Top Mayo referee covers most ground
DID we ever stop to think that our country's inter-county referees need to be as fit as the players?
In the recent All-Ireland football final between Mayo and Dublin we witnessed a fitness level reached by the players taking part as we never saw before. But that fitness level is now what is required by the players as on average they cover 9.80km in a game.
It is just slightly less in hurling, where the adverage ground covered by players is 9.64km per game.
However, inter-county referees are now covering similar distances as players throughout the course of championship matches, with maximum top speeds not far off either.
Data collected by using GPS units throughout the 2017 football and hurling championships was aimed at assisting and improving referee fitness programmes.
But among the findings it showed referees now covering just under 10km per game. Also, linesmen - often assumed to be standing still - are in fact covering close to 7km per game.
During the hurling and football championships, all 20 football referees and 14 national hurling referees were tracked using GPS units throughout the championship (28 games in hurling, 63 games in football) by STATSports, who have their UK base in Newry, for research carried out by the GAA in association with Aidan Brady at DCU.
The findings certainly surprised most followers of our two major national games.

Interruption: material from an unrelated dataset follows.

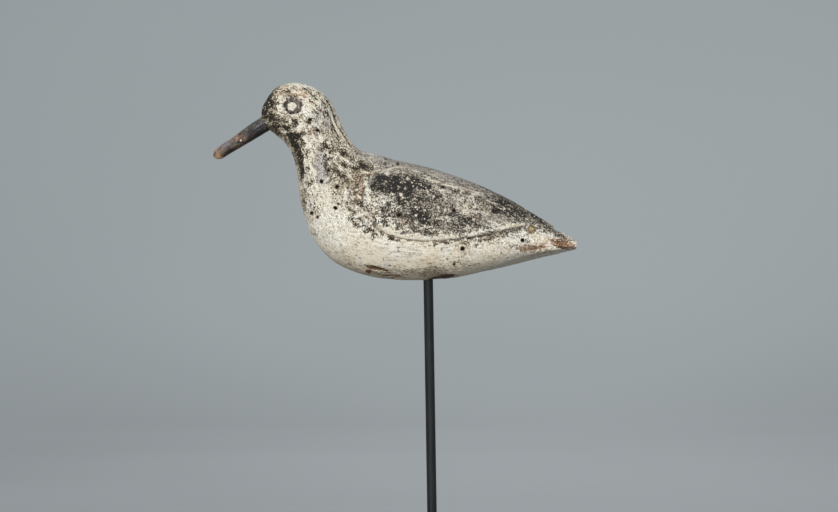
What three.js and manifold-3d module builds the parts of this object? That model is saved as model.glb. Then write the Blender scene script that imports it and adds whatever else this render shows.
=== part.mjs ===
// Carved shorebird decoy on a rod stand: a wooden body and head in one, a bill set into the face,
// a round steel rod in the belly and the plate that the rod stands in.
// Millimetres. +Z is up and the bird faces -X. The origin is on the rod's axis, under the foot.
import * as THREE from 'three';
import { mergeVertices } from 'three/addons/utils/BufferGeometryUtils.js';
import Module from 'manifold-3d';

const wasm = await Module();
wasm.setup();

// Stand
const rodDiameter = 6.35;
const rodFreeLength = 203; // from the top of the foot to the belly
const rodDepthInBelly = 30;
const footDiameter = 115;
const footThickness = 8;
const footSocketDepth = 6;
const footChamfer = 0.8;

// Bird
const bodyLength = 208; // from the face to the end of the tail; the body's shares are of this
const wingRelief = 1.2; // how far the carved wing stands out of the body
const eyeWidth = 13;
const eyeHeight = 11.4;
const eyeGrooveWidth = 3;
const eyeGrooveDepth = 0.8;

// Bill
const billLength = 40.5; // from the face to the tip
const billRootHeight = 10.6;
const billRootWidth = 8.4;
const billTipHeight = 7.8; // where the rounding of the tip begins
const billTipWidth = 6;
const billRoundLength = 5; // length of the rounded tip
const billDepthInHead = 9;
const billDroop = 32; // degrees below the level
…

In football, the maximum top speed of the referee was 28.3km/h; in hurling it was 26.7km/h, again not far off the maximum top speed of the player.
From a Mayo point of view, the most interested finding was that it was the county's top referee, Jerome Henry from Castlebar, who covered the most ground, 11.70km, in any of the 63 inter-county championship games this year.
This was in the All-Ireland Round 2A clash between Clare and Laois which was played in Portlaoise. When one thinks that the average ground covered by a player in a game is 9.80km, it is almost 2km less what Jerome Henry covered in this crucial game.
The Castlebar match official who is highly regarded in refereeing circles, is expected to reach the top and we are lilely to see him get an All-Ireland senior final booking in the future. But then again, he will have to wait until Mayo stop getting to the All-Ireland final!
In hurling the most ground covered, 11.2km, by a referee was by Paud O’Dwyer in the All-Ireland qualifier between Tipperary and Westmeath at Semple Stadium in Thurles.
Commenting on these findings, Barry Watters, senior sports scientist at STATSports, said: “Over the 70 minutes, players would be doing three or even four times the number of high intensity runs, but all in all, referees cover the same distance.
"We know how much work the players do to get in shape, and again the referees don’t often get the same credit. But the purpose here is to then base fitness tests and other markers at the start of the year to help decide are they at the fitness standard necessary to referee senior championship matches.”
What all of this really shows is the type of hard work the top referees have to put in Mayo very own to have the fitness levels required to take charge of big games. Jerome Henry is the top man in the country this year.